## Task prompt:
Nothing may be dropped or altered: reproduce all the data.

▼

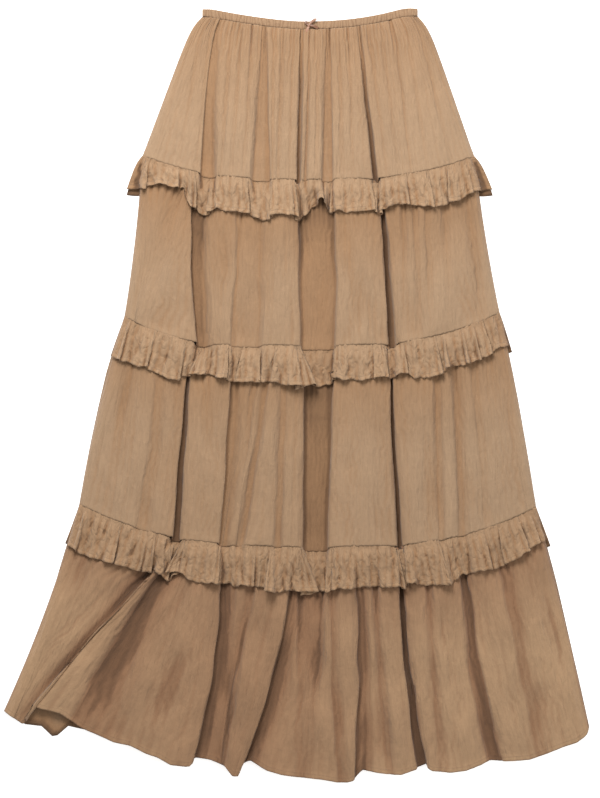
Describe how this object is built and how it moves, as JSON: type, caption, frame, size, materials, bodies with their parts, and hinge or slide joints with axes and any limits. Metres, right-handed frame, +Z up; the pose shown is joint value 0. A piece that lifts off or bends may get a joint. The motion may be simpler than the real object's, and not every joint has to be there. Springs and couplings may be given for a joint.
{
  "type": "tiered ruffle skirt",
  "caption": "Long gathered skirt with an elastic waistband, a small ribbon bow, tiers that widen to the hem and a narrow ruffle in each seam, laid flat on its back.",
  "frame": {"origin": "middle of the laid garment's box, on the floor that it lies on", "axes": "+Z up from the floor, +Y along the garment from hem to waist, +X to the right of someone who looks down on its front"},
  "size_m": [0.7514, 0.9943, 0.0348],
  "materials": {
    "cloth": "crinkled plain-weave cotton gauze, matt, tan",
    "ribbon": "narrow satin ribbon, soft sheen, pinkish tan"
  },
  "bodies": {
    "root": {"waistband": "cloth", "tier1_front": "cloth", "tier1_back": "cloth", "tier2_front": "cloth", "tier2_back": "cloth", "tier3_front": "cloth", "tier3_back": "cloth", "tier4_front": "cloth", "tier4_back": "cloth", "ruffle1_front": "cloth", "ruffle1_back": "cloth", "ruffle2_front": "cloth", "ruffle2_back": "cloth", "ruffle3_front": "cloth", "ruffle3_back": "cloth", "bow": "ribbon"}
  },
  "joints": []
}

▲

## Expected answer:
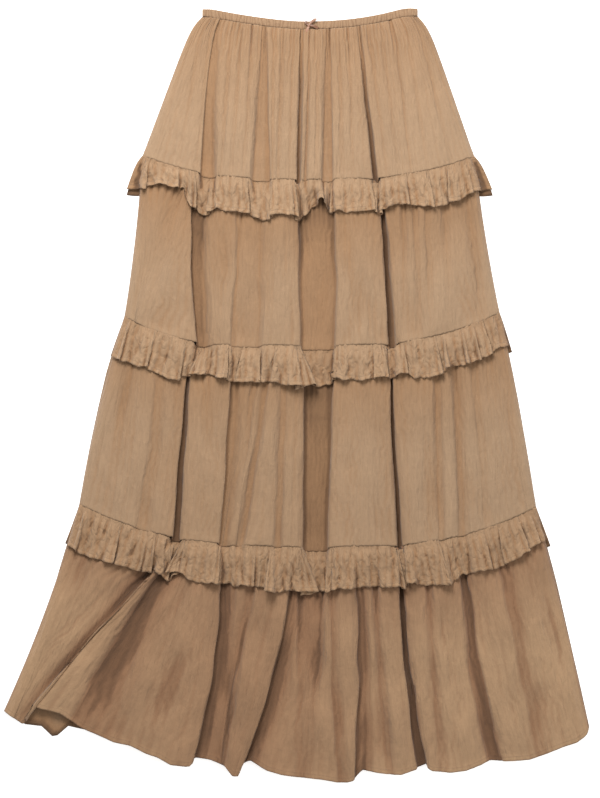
Describe how this object is built and how it moves, as JSON: type, caption, frame, size, materials, bodies with their parts, and hinge or slide joints with axes and any limits. Metres, right-handed frame, +Z up; the pose shown is joint value 0. A piece that lifts off or bends may get a joint. The motion may be simpler than the real object's, and not every joint has to be there. Springs and couplings may be given for a joint.
{
  "type": "tiered ruffle skirt",
  "caption": "Long gathered skirt with an elastic waistband, a small ribbon bow, tiers that widen to the hem and a narrow ruffle in each seam, laid flat on its back.",
  "frame": {"origin": "middle of the laid garment's box, on the floor that it lies on", "axes": "+Z up from the floor, +Y along the garment from hem to waist, +X to the right of someone who looks down on its front"},
  "size_m": [0.7514, 0.9943, 0.0348],
  "materials": {
    "cloth": "crinkled plain-weave cotton gauze, matt, tan",
    "ribbon": "narrow satin ribbon, soft sheen, pinkish tan"
  },
  "bodies": {
    "root": {"waistband": "cloth", "tier1_front": "cloth", "tier1_back": "cloth", "tier2_front": "cloth", "tier2_back": "cloth", "tier3_front": "cloth", "tier3_back": "cloth", "tier4_front": "cloth", "tier4_back": "cloth", "ruffle1_front": "cloth", "ruffle1_back": "cloth", "ruffle2_front": "cloth", "ruffle2_back": "cloth", "ruffle3_front": "cloth", "ruffle3_back": "cloth", "bow": "ribbon"}
  },
  "joints": []
}